* **WHAT THE TASK ASKS**
Sort through the entries below and pull out lines containing the word "from".
** start RECORD EXTRACTS **
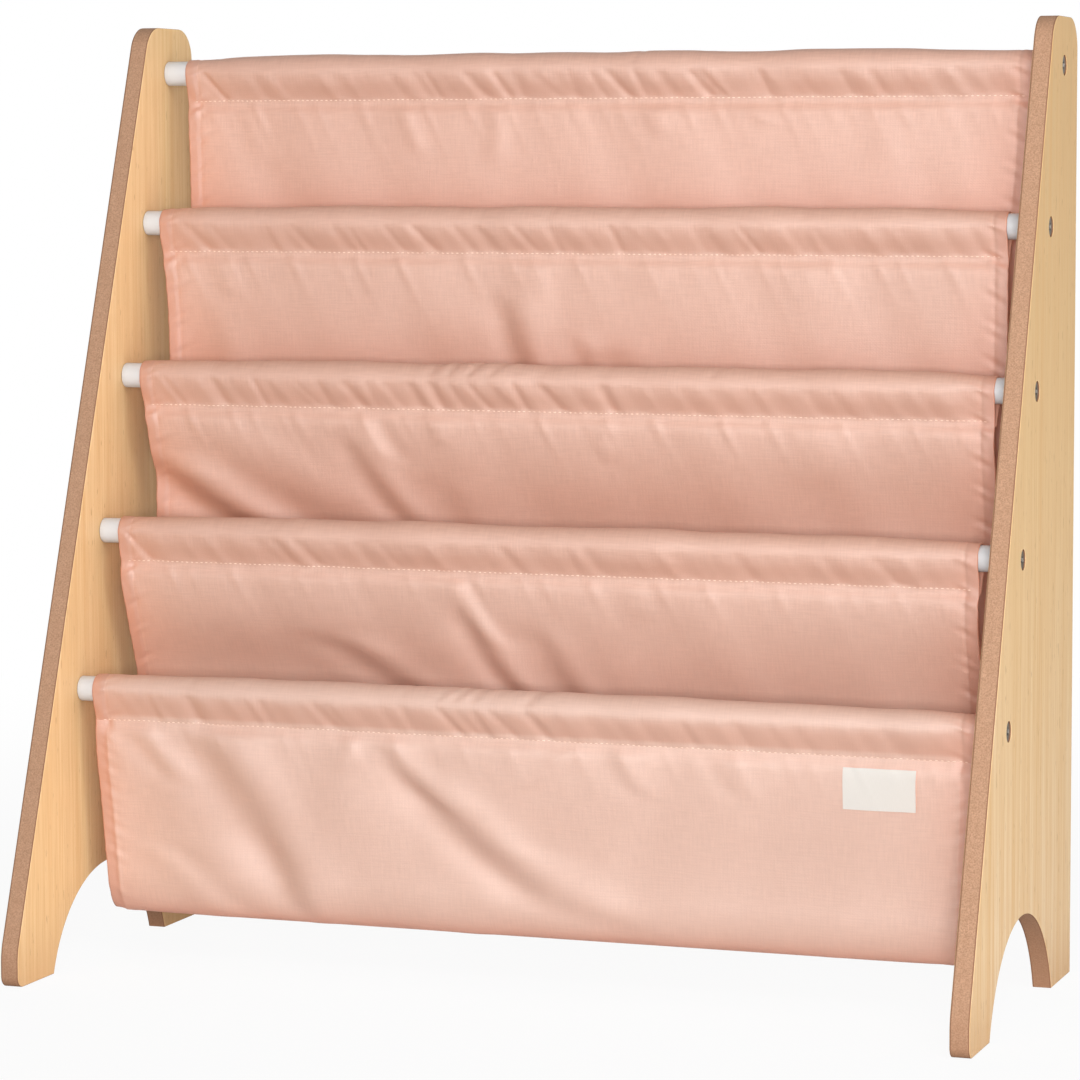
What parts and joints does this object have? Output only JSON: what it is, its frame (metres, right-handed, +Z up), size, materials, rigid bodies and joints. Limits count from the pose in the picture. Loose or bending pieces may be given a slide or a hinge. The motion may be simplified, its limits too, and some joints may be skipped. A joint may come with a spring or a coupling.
{
  "type": "sling bookshelf",
  "caption": "Low children's sling bookshelf: board side panels joined by tube rods, with a sewn cloth cover hanging between the rods in tiered book pockets.",
  "frame": {"origin": "on the floor, under the middle of the whole shelf", "axes": "+X to the right along the rods for someone facing the pockets, -Y out of the front, +Z up"},
  "size_m": [0.616, 0.268, 0.6],
  "materials": {
    "board": "light maple foil on the faces, tan fibreboard at the edges",
    "rod": "white powder coat on steel tube",
    "plug": "grey moulded plastic",
    "bolt": "zinc plated steel",
    "cloth": "peach plain-woven polyester with tone-on-tone stitching",
    "label": "bare cream woven label"
  },
  "bodies": {
    "root": {"left_side_panel": "board", "right_side_panel": "board", "rod_1": "rod", "rod_2": "rod", "rod_3": "rod", "rod_4": "rod", "rod_5": "rod", "left_plug_1": "plug", "left_plug_2": "plug", "left_plug_3": "plug", "left_plug_4": "plug", "left_plug_5": "plug", "right_plug_1": "plug", "right_plug_2": "plug", "right_plug_3": "plug", "right_plug_4": "plug", "right_plug_5": "plug", "left_bolt_1": "bolt", "left_bolt_2": "bolt", "left_bolt_3": "bolt", "left_bolt_4": "bolt", "left_bolt_5": "bolt", "right_bolt_1": "bolt", "right_bolt_2": "bolt", "right_bolt_3": "bolt", "right_bolt_4": "bolt", "right_bolt_5": "bolt", "sleeve_1": "cloth", "sleeve_2": "cloth", "sleeve_3": "cloth", "sleeve_4": "cloth", "sleeve_5": "cloth", "pocket_1": "cloth", "pocket_2": "cloth", "pocket_3": "cloth", "pocket_4": "cloth", "blank_label": "label"}
  },
  "joints": []
}
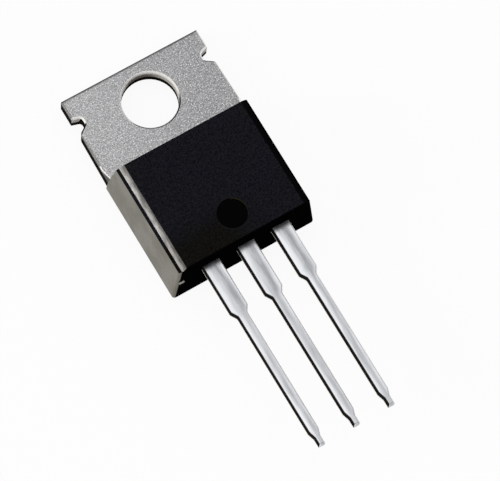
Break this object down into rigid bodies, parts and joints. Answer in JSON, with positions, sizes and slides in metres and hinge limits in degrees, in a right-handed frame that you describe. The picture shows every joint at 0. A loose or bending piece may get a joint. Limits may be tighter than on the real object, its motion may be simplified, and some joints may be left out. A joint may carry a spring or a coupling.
{
  "type": "power mosfet",
  "caption": "Power transistor in a flat moulded package with a bolt-down metal tab and three straight through-hole leads.",
  "frame": {"origin": "on the flat back face, at the axis of the tab's mounting hole", "axes": "+Y from the hole to the tab's free end, the leads point to -Y; +X to the right when the front is faced with the leads down; +Z out of the front face"},
  "size_m": [0.0104, 0.028, 0.0045],
  "materials": {
    "plated_tab": "matt nickel plate, fine sandy grain",
    "tinned_lead": "satin bright tin",
    "black_epoxy": "matt moulded epoxy",
    "silicon": "polished, metallised top",
    "solder": "dull solder",
    "bond_wire": "drawn wire"
  },
  "bodies": {
    "root": {"drain_tab": "plated_tab", "gate_lead": "tinned_lead", "source_lead": "tinned_lead", "moulded_body": "black_epoxy", "silicon_die": "silicon", "die_solder": "solder", "source_wire_1": "bond_wire", "source_wire_2": "bond_wire", "gate_wire": "bond_wire"}
  },
  "joints": []
}
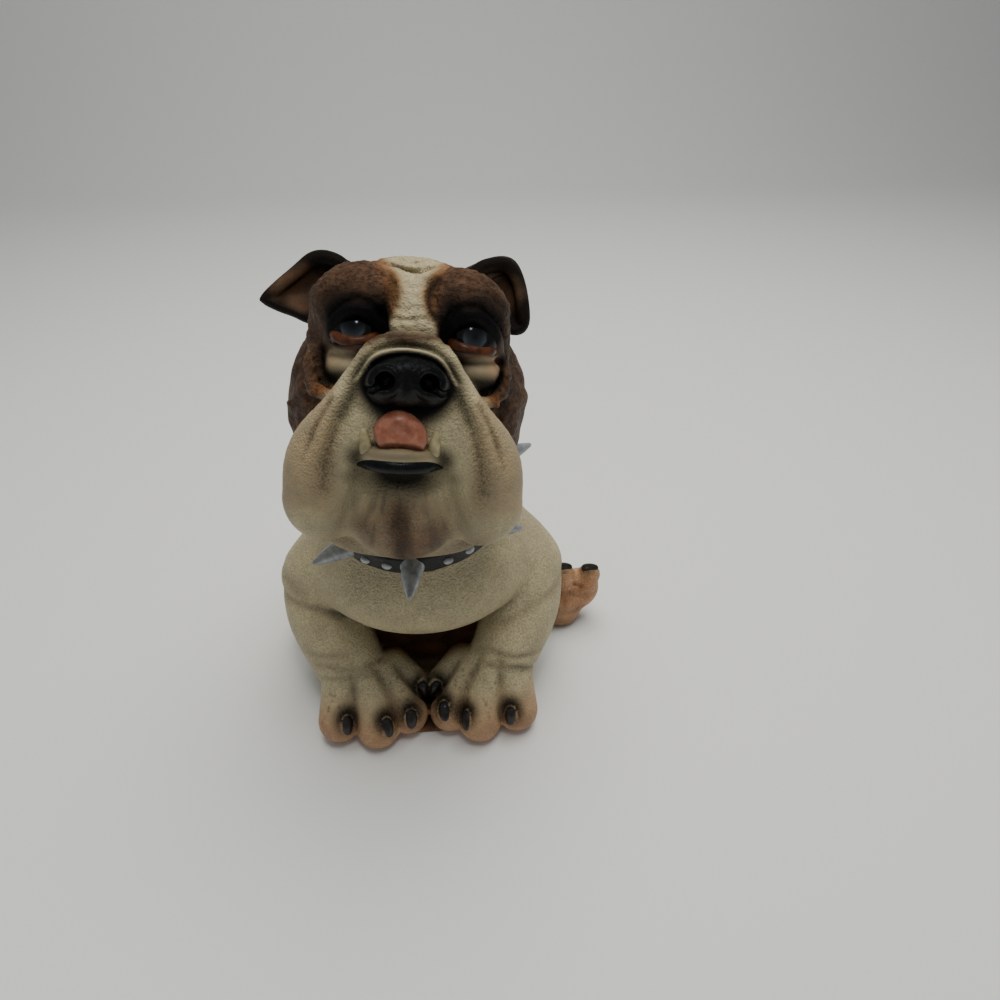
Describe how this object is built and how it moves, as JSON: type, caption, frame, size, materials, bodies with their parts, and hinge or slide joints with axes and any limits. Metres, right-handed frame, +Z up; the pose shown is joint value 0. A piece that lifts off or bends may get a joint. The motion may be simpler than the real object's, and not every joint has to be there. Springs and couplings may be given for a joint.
{
  "type": "bulldog figurine",
  "caption": "Seated bulldog figurine in painted cast resin, big head tilted up, tongue licking its nose, spiked black collar, resting on its flat underside.",
  "frame": {"origin": "on the plane the figurine rests on, at the middle of the width of its flat underside, below the neck", "axes": "+Z up through the crown of the head, -Y the way the dog faces, +X towards the dog's left side"},
  "size_m": [0.1584, 0.1595, 0.2003],
  "materials": {
    "painted_cast_resin": "matte, hand painted, with glossy eyes, nose and claws"
  },
  "bodies": {
    "root": {"bulldog": "painted_cast_resin"}
  },
  "joints": []
}
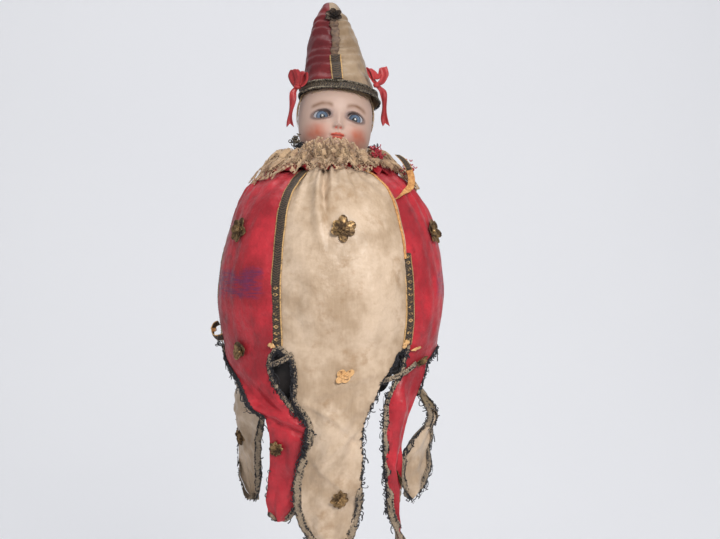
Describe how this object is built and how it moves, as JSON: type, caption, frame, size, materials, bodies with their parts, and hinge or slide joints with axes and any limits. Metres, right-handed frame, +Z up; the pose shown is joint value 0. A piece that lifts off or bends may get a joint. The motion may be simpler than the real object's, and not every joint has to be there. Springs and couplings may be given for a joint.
{
  "type": "hand puppet",
  "caption": "Jester hand puppet: bisque head on a finger tube, pointed two-colour hat, lace ruff and a hollow satin gored costume that ends in hinged braid-edged lappets.",
  "frame": {"origin": "centre of the hand opening, at the level of the notches between the lappets", "axes": "+Z up through the neck to the hat, -Y towards where the face looks, +X to the viewer's right"},
  "size_m": [0.1547, 0.154, 0.382],
  "materials": {
    "red_satin": "worn crimson silk satin, stained purple in places",
    "cream_satin": "aged ivory silk satin with brown stains",
    "dark_lining": "stiff dark interlining, matt",
    "olive_lining": "glazed brown cotton lining",
    "tan_gimp": "tan gimp braid with dark tarnished thread",
    "dark_braid": "woven braid of tarnished metal thread with gold edges",
    "gilt_foil": "pressed gilt foil, tarnished brown",
    "lace": "tan cotton lace, gathered",
    "bisque": "painted bisque, matt, with tinted cheeks",
    "eye_glass": "blown glass eye, glossy and opaque",
    "pasteboard": "rolled pasteboard, matt",
    "cork": "cork, matt",
    "mohair": "blond mohair",
    "pink_ribbon": "faded rose silk ribbon",
    "thread": "waxed linen cord"
  },
  "bodies": {
    "costume": {"gore_front_cream": "cream_satin", "gore_right_red": "red_satin", "gore_right_back_cream": "cream_satin", "gore_back_red": "red_satin", "gore_left_back_cream": "cream_satin", "gore_left_red": "red_satin", "body_lining": "dark_lining", "seam_braid_front_left": "dark_braid", "seam_braid_front_right": "dark_braid", "seam_braid_side_right": "dark_braid", "seam_braid_back_right": "dark_braid", "seam_braid_back_left": "dark_braid", "seam_braid_side_left": "dark_braid", "gore_flowers": "gilt_foil", "ruff_lower": "lace", "ruff_upper": "lace", "loose_braid": "dark_braid"},
    "collar_cord": {"neck_cord": "thread"},
    "collar_band": {"neck_band": "cream_satin"},
    "head": {"bisque_head": "bisque", "eye_left": "eye_glass", "eye_right": "eye_glass", "finger_tube": "pasteboard", "pate": "cork", "wig": "mohair", "hat_stiffener": "pasteboard", "hat_cream": "cream_satin", "hat_red": "red_satin", "hat_brim_braid": "dark_braid", "hat_seam_braid": "dark_braid", "hat_flower": "gilt_foil", "bow_left": "pink_ribbon", "bow_right": "pink_ribbon"},
    "tail_left": {"tail_left": "pink_ribbon"},
    "tail_right": {"tail_right": "pink_ribbon"},
    "lappet_front_cream": {"lappet_front_cream_satin": "cream_satin", "lappet_front_cream_lining": "olive_lining", "lappet_front_cream_trim": "tan_gimp", "lappet_front_cream_flowers": "gilt_foil"},
    "lappet_right_red": {"lappet_right_red_satin": "red_satin", "lappet_right_red_lining": "olive_lining", "lappet_right_red_trim": "tan_gimp", "lappet_right_red_flowers": "gilt_foil"},
    "lappet_right_back_cream": {"lappet_right_back_cream_satin": "cream_satin", "lappet_right_back_cream_lining": "olive_lining", "lappet_right_back_cream_trim": "tan_gimp", "lappet_right_back_cream_flowers": "gilt_foil"},
    "lappet_back_red": {"lappet_back_red_satin": "red_satin", "lappet_back_red_lining": "olive_lining", "lappet_back_red_trim": "tan_gimp", "lappet_back_red_flowers": "gilt_foil"},
    "lappet_left_back_cream": {"lappet_left_back_cream_satin": "cream_satin", "lappet_left_back_cream_lining": "olive_lining", "lappet_left_back_cream_trim": "tan_gimp", "lappet_left_back_cream_flowers": "gilt_foil"},
    "lappet_left_red": {"lappet_left_red_satin": "red_satin", "lappet_left_red_lining": "olive_lining", "lappet_left_red_trim": "tan_gimp", "lappet_left_red_flowers": "gilt_foil"}
  },
  "joints": [
    {"name": "neck_tilt", "type": "hinge", "parent": "costume", "child": "collar_cord", "pos_m": [0, 0, 0.121], "axis": [0, 1, 0], "range_deg": [-8, 8]},
    {"name": "neck_nod", "type": "hinge", "parent": "collar_cord", "child": "collar_band", "pos_m": [0, 0, 0.121], "axis": [1, 0, 0], "range_deg": [-6, 10]},
    {"name": "head_turn", "type": "hinge", "parent": "collar_band", "child": "head", "pos_m": [0, 0, 0.121], "axis": [0.0767, 0.2079, 0.9751], "range_deg": [-34, 34]},
    {"name": "lappet_front_cream_swing", "type": "hinge", "parent": "costume", "child": "lappet_front_cream", "pos_m": [0.01079, -0.0722, -0.0005], "axis": [-0.989, -0.1478, 0], "range_deg": [0, 60]},
    {"name": "lappet_right_red_swing", "type": "hinge", "parent": "costume", "child": "lappet_right_red", "pos_m": [0.06977, -0.02147, -0.0005], "axis": [-0.294, -0.9558, 0], "range_deg": [0, 60]},
    {"name": "lappet_right_back_cream_swing", "type": "hinge", "parent": "costume", "child": "lappet_right_back_cream", "pos_m": [0.05534, 0.0476, -0.0005], "axis": [0.6521, -0.7581, 0], "range_deg": [0, 60]},
    {"name": "lappet_back_red_swing", "type": "hinge", "parent": "costume", "child": "lappet_back_red", "pos_m": [-0.01079, 0.0722, -0.0005], "axis": [0.989, 0.1478, 0], "range_deg": [0, 60]},
    {"name": "lappet_left_back_cream_swing", "type": "hinge", "parent": "costume", "child": "lappet_left_back_cream", "pos_m": [-0.06684, 0.02934, -0.0005], "axis": [0.4019, 0.9157, 0], "range_deg": [0, 60]},
    {"name": "lappet_left_red_swing", "type": "hinge", "parent": "costume", "child": "lappet_left_red", "pos_m": [-0.06045, -0.04093, -0.0005], "axis": [-0.5606, 0.8281, 0], "range_deg": [0, 60]},
    {"name": "tail_left_swing", "type": "hinge", "parent": "head", "child": "tail_left", "pos_m": [-0.026, -0.003, 0.174], "axis": [0, 1, 0], "range_deg": [-2, 45]},
    {"name": "tail_right_swing", "type": "hinge", "parent": "head", "child": "tail_right", "pos_m": [0.035, -0.003, 0.1745], "axis": [0, -1, 0], "range_deg": [-2, 45]}
  ]
}
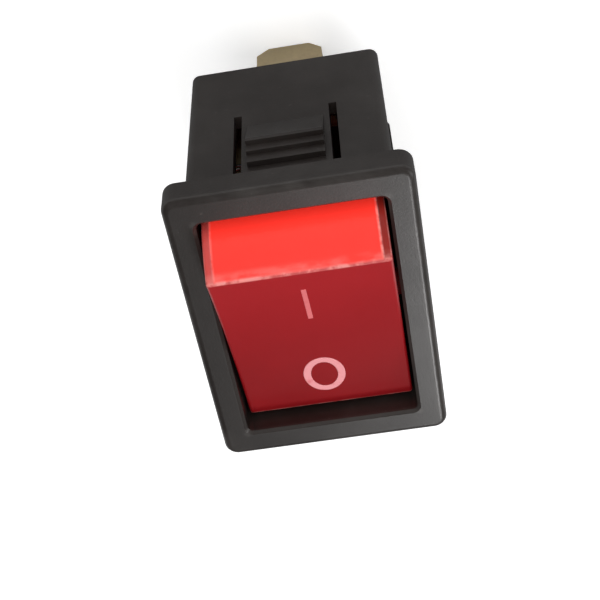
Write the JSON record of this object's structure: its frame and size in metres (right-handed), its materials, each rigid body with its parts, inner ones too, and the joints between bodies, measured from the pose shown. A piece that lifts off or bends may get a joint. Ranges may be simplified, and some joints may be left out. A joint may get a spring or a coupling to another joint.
{
  "type": "panel rocker switch",
  "caption": "Lit panel rocker switch: translucent red rocker with I and O marks in a black snap-in bezel housing, over a see-saw contact and flat push-on tabs.",
  "frame": {"origin": "centre of the panel cut-out in the plane of the bezel's underside", "axes": "+Z out of the switch face, X along the rocker's pivot, +Y towards the rocker's raised I end as stored (switched off, O end pressed in)"},
  "size_m": [0.015, 0.021, 0.0275],
  "materials": {
    "housing_black": "moulded black nylon with a fine satin grain",
    "rocker_red": "translucent red polycarbonate, polished, dished face",
    "tab_brass": "stamped brass strip, thinly nickel plated at the tabs, rolled surface",
    "contact_silver": "silver alloy rivet, lightly burnished",
    "spring_steel": "drawn spring wire, bright",
    "plunger_ivory": "turned look acetal, ivory, satin",
    "lever_copper": "stamped copper alloy strip with wiped track under the plunger",
    "lamp_glass": "thin drawn soda glass",
    "lead_nickel": "nickel plated wire, dull",
    "resistor_tan": "lacquered ceramic rod with colour bands",
    "resistor_cap": "lacquered pressed steel cap",
    "sleeve_black": "soft insulating tube"
  },
  "bodies": {
    "switch_body": {"housing": "housing_black", "load_terminal": "tab_brass", "fixed_contact": "contact_silver", "common_terminal": "tab_brass", "lamp_terminal": "tab_brass", "load_lamp_spring": "spring_steel", "neutral_lamp_spring": "spring_steel"},
    "rocker_group": {"rocker": "rocker_red", "plunger_spring": "spring_steel", "lamp_glass": "lamp_glass", "lamp_electrode_link": "lead_nickel", "lamp_electrode_neutral": "lead_nickel", "resistor_body": "resistor_tan", "resistor_cap_load": "resistor_cap", "resistor_cap_lamp": "resistor_cap", "resistor_lead": "lead_nickel", "lead_sleeve": "sleeve_black"},
    "plunger_group": {"plunger": "plunger_ivory"},
    "lever_group": {"contact_lever": "lever_copper", "moving_contact": "contact_silver"}
  },
  "joints": [
    {"name": "rocker_tilt", "type": "hinge", "parent": "switch_body", "child": "rocker_group", "pos_m": [0, 0, -0.0011], "axis": [1, 0, 0], "range_deg": [-32, 0], "deforming": ["load_lamp_spring", "neutral_lamp_spring"]},
    {"name": "lever_tilt", "type": "hinge", "parent": "switch_body", "child": "lever_group", "pos_m": [0, 0, -0.00871], "axis": [1, 0, 0], "range_deg": [0, 16]},
    {"name": "plunger_slide", "type": "slide", "parent": "rocker_group", "child": "plunger_group", "axis": [0, -0.2756, 0.9613], "range_m": [0, 0.0006], "stiffness_N_per_m": 300, "deforming": ["plunger_spring"]}
  ],
  "couplings": [
    {"joint": "lever_tilt", "follows": "rocker_tilt", "ratio": -0.5}
  ]
}
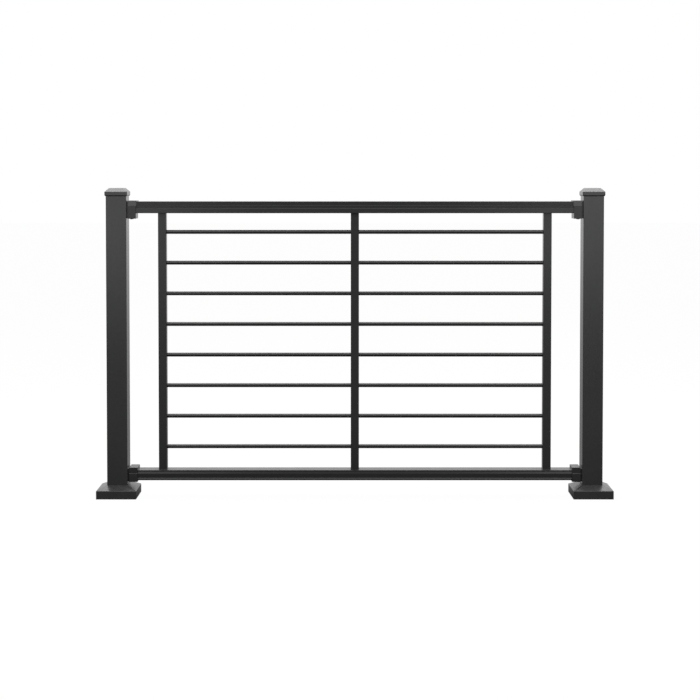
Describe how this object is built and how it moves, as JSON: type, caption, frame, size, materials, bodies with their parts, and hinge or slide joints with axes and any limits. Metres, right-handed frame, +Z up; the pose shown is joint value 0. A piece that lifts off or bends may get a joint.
** end RECORD EXTRACTS **
* **REPLY TO THE EXERCISE**
What parts and joints does this object have? Output only JSON: what it is, its frame (metres, right-handed, +Z up), size, materials, rigid bodies and joints. Limits count from the pose in the picture. Loose or bending pieces may be given a slide or a hinge. The motion may be simplified, its limits too, and some joints may be skipped. A joint may come with a spring or a coupling.
  "frame": {"origin": "on the flat back face, at the axis of the tab's mounting hole", "axes": "+Y from the hole to the tab's free end, the leads point to -Y; +X to the right when the front is faced with the leads down; +Z out of the front face"},
Write the JSON record of this object's structure: its frame and size in metres (right-handed), its materials, each rigid body with its parts, inner ones too, and the joints between bodies, measured from the pose shown. A piece that lifts off or bends may get a joint. Ranges may be simplified, and some joints may be left out. A joint may get a spring or a coupling to another joint.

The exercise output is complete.